┏━━

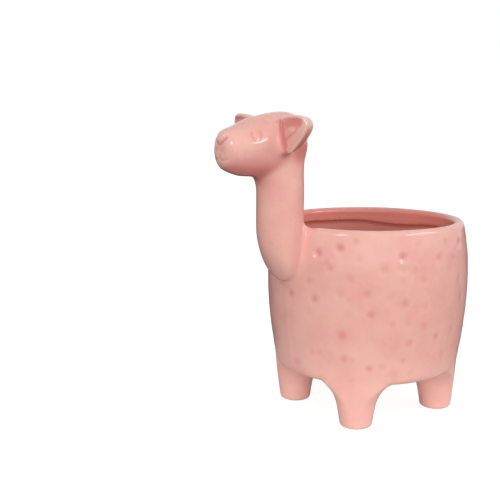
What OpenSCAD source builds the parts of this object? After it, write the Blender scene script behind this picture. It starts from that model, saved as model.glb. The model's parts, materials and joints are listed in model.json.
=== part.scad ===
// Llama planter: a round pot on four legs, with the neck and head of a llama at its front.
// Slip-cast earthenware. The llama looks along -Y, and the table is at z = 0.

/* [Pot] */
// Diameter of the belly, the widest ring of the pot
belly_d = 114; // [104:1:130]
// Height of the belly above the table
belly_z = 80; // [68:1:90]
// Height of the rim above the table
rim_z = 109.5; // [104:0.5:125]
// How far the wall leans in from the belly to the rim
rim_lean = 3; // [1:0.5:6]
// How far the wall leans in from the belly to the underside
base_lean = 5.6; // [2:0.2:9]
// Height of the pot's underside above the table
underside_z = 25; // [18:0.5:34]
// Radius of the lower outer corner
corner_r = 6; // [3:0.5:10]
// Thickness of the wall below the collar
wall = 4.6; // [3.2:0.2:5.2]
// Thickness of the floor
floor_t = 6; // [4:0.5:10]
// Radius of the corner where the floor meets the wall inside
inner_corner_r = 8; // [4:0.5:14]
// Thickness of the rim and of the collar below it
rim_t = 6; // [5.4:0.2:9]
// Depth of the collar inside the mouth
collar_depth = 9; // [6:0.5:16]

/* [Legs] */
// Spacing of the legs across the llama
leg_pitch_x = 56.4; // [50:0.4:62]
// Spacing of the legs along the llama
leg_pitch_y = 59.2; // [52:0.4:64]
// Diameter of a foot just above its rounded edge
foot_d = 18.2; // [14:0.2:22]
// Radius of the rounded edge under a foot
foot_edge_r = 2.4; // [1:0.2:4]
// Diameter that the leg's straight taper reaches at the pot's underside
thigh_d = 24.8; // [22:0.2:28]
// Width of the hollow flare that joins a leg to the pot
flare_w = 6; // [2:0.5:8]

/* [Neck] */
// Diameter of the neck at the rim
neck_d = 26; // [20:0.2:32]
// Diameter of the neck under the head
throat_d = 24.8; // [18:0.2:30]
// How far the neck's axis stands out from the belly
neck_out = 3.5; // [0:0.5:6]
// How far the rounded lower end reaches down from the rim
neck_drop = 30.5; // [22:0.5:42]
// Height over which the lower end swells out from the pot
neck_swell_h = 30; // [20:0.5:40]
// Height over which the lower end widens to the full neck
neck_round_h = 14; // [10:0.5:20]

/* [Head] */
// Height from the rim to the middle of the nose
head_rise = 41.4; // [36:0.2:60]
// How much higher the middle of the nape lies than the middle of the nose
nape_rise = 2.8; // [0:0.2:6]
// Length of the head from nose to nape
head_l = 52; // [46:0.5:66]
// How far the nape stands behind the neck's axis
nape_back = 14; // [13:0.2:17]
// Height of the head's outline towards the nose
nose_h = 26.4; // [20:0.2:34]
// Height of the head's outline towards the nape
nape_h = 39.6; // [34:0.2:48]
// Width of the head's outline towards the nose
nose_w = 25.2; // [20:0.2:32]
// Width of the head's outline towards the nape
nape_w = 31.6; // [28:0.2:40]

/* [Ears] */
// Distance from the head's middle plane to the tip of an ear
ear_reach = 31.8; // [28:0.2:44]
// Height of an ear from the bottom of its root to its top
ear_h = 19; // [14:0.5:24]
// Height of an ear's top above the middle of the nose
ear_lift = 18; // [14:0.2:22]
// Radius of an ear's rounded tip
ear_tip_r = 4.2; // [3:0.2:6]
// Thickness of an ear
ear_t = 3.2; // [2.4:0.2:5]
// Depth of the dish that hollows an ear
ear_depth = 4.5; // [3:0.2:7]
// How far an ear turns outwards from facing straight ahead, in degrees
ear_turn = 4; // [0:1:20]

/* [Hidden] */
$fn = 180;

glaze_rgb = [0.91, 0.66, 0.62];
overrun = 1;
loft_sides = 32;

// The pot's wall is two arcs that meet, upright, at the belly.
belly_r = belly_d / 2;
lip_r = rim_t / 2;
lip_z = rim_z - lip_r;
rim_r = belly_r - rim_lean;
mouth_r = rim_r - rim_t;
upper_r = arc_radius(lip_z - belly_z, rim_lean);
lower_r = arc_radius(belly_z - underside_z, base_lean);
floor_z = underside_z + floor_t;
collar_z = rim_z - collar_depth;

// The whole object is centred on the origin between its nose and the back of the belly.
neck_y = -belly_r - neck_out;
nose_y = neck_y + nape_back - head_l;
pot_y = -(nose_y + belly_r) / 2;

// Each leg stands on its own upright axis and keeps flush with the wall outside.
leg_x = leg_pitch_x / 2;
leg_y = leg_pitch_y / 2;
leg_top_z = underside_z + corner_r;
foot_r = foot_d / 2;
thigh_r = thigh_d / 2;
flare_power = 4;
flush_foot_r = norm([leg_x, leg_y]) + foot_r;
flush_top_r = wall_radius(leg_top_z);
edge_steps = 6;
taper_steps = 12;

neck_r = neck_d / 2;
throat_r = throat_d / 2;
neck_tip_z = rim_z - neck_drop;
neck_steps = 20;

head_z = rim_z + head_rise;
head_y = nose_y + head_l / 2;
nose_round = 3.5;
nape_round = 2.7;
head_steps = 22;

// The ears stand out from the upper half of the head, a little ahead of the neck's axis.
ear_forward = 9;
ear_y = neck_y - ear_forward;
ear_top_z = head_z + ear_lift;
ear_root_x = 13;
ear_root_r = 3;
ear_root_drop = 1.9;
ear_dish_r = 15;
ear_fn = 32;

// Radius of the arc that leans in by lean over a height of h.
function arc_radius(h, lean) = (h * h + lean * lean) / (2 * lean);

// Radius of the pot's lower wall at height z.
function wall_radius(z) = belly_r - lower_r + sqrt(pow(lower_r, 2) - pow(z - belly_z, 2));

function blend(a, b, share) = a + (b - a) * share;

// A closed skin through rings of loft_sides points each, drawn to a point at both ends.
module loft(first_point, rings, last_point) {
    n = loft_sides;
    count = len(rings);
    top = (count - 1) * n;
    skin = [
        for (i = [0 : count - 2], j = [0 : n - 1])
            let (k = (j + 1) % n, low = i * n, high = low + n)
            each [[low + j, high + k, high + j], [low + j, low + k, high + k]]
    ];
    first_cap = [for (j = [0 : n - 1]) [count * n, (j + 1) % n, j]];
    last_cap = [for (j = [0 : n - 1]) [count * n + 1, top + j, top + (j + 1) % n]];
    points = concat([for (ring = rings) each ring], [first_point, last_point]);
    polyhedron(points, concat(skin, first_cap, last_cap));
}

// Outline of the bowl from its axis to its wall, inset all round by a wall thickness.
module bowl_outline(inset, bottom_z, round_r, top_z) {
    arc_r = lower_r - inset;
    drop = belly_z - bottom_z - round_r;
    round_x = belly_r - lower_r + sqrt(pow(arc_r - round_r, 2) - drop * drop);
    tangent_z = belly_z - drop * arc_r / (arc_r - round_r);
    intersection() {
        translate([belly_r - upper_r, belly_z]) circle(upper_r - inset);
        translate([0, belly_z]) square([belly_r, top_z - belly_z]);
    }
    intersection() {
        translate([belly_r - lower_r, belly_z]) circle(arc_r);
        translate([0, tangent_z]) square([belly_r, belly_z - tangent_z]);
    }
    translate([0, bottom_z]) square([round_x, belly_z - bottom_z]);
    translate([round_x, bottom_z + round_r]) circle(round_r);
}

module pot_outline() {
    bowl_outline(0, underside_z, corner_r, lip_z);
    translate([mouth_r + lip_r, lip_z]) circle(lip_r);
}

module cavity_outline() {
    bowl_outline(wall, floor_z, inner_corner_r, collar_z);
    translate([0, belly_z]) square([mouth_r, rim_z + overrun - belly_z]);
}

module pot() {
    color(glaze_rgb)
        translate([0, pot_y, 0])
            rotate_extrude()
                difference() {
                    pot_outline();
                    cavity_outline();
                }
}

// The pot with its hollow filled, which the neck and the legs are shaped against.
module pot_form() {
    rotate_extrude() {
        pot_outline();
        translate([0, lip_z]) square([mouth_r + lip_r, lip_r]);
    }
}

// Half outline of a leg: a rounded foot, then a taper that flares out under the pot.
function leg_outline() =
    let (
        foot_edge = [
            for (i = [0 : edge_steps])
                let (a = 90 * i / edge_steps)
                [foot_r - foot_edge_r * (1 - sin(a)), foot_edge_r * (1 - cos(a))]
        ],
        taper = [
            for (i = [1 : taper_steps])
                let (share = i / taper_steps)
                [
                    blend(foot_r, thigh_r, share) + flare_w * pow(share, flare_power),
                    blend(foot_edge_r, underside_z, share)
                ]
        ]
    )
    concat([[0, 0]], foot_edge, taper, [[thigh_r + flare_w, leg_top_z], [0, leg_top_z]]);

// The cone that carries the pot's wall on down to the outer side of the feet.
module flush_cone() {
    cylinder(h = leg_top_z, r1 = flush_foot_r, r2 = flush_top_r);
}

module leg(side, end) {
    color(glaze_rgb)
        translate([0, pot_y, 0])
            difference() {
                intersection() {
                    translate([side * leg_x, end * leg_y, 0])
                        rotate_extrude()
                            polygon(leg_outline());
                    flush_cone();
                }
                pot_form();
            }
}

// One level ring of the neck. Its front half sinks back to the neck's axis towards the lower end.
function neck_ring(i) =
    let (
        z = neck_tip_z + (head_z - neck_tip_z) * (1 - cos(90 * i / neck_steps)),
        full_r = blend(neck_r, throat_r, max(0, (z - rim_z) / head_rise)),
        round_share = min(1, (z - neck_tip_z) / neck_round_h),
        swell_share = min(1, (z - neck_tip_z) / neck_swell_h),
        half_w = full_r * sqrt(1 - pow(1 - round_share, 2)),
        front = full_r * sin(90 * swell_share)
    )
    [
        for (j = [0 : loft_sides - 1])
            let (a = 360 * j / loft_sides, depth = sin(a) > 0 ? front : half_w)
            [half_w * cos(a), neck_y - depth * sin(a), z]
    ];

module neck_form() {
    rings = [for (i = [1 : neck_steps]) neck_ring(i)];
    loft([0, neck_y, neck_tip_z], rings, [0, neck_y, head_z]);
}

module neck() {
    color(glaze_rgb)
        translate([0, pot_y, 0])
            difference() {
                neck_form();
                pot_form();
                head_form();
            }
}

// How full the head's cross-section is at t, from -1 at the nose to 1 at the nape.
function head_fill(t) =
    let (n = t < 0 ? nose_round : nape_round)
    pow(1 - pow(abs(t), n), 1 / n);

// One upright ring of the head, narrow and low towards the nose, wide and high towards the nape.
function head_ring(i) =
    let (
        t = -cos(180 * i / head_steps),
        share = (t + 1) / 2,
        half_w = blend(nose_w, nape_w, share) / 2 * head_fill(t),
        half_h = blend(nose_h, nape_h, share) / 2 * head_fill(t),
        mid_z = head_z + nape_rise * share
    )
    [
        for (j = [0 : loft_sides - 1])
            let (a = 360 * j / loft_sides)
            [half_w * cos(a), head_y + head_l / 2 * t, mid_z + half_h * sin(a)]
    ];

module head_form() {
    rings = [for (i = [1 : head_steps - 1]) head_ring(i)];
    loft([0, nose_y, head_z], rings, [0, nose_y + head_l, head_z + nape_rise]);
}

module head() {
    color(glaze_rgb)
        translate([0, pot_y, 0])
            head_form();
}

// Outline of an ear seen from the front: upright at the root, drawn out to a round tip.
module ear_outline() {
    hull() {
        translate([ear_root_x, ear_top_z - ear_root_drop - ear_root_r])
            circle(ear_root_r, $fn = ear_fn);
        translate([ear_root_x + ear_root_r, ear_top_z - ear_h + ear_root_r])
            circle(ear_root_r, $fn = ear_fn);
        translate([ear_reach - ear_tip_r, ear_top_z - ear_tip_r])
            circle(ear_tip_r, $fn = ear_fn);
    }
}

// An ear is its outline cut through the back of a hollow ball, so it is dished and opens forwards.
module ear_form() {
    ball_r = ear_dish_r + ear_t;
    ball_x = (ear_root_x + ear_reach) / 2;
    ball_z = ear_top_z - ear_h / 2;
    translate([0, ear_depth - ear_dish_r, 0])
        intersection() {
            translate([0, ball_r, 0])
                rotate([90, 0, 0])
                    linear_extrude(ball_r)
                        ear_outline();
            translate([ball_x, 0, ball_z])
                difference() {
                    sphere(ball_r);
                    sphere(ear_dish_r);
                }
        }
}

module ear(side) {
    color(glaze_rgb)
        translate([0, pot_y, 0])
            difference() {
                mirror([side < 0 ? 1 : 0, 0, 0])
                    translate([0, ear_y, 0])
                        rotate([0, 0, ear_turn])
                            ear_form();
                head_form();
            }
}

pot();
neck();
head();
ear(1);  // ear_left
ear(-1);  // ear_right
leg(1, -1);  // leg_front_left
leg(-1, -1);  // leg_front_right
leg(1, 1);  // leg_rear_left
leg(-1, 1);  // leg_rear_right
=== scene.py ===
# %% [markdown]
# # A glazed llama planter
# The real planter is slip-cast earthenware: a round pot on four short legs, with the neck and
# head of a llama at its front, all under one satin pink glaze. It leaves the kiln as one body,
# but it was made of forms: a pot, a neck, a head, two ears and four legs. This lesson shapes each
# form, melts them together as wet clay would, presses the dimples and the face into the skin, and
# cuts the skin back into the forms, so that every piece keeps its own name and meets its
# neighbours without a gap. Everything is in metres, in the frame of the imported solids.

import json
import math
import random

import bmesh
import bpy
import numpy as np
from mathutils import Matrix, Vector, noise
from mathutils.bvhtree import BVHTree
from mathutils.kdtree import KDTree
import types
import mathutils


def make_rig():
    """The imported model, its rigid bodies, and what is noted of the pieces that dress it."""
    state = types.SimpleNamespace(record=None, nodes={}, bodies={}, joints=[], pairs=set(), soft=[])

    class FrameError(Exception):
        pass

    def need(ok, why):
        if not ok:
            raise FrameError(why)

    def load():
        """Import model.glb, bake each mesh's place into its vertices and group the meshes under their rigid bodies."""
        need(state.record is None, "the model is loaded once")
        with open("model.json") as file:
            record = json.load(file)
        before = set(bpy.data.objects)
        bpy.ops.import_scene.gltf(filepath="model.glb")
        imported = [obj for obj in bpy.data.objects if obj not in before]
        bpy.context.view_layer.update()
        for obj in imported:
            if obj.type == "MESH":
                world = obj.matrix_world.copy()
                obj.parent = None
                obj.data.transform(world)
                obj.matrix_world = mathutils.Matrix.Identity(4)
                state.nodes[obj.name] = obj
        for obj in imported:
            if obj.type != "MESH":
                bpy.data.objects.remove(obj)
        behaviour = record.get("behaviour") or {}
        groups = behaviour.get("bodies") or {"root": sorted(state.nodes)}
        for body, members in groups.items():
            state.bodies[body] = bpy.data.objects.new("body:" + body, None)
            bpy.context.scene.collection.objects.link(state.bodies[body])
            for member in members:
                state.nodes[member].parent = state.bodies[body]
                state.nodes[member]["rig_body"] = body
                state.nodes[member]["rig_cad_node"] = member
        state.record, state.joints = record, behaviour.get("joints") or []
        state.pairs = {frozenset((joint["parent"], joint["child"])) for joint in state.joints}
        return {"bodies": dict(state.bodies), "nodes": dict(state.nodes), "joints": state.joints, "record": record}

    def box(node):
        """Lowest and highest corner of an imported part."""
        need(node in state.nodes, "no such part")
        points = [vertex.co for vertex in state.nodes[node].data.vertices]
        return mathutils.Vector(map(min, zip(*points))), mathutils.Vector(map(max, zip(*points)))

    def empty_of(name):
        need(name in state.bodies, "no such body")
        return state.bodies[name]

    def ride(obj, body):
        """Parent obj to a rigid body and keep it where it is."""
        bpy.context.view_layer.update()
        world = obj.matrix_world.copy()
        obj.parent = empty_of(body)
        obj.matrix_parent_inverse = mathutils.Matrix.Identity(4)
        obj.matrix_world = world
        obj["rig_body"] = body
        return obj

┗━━

• _WORK TO DO_: Return, unchanged, each line from the line containing "points = [vertex.co" through the last line of the material.

• _SOLUTION TO THIS TASK_:
        points = [vertex.co for vertex in state.nodes[node].data.vertices]
        return mathutils.Vector(map(min, zip(*points))), mathutils.Vector(map(max, zip(*points)))

    def empty_of(name):
        need(name in state.bodies, "no such body")
        return state.bodies[name]

    def ride(obj, body):
        """Parent obj to a rigid body and keep it where it is."""
        bpy.context.view_layer.update()
        world = obj.matrix_world.copy()
        obj.parent = empty_of(body)
        obj.matrix_parent_inverse = mathutils.Matrix.Identity(4)
        obj.matrix_world = world
        obj["rig_body"] = body
        return obj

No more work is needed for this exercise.